Have been lurking for a couple of weeks, since I found out I was pregnant two weeks ago. Its taken us nearly a year (our first) so were v v excited.
Now the bit I need help with...
I had some dark brown discharge last Wed and (as we were due to go away for two weeks) very kind GP booked me in to Early Pregnancy Assessment Clinic. By dates I should have been about 8 weeks, they couldn't find an 8 week pregnancy but could see something on my ovary which they were worried about. If my blood test came back below 1000 they would let me go and continue to monitor. It was over 3000, so they admitted me for emergency laparoscopy. I was told I would probably wake up minus an ovary.
Actually came round to be told, there was no ectopic, and I had a pregnant uterus. I'm sure you can imagine it was a bit of a tough day!
I've continued to have brown discharge all week, and have just about recovered (emotionally and physically). Just in time for my follow up scan tomorrow then!
We'll be told whether the pregnancy has grown, or whether it stopped growing some time ago.
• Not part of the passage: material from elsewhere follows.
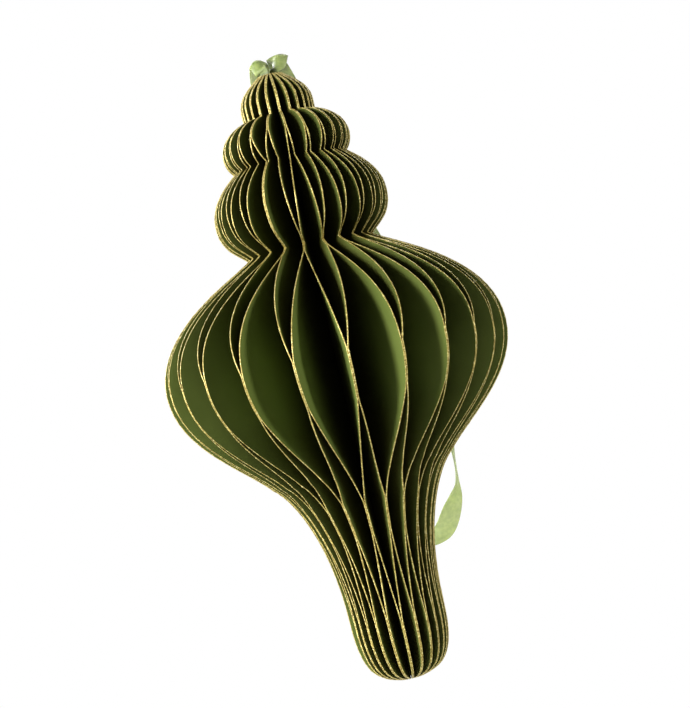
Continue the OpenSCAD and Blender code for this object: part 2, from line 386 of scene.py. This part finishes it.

I can't even think about it at the moment, taking an hour at a time, let alone a day.
Please someone tell me something positive/practical advice! Or bung some spare sympathy this way. DH has been great with helping me recover physically from the operation. But he doesn't seem to understand that in my eyes I'm already a mother, and tomorrow could take that away from me.
Sorry to be so down for my first post, and to go for so long. I didn't realise how cathartic it would be to let it all out.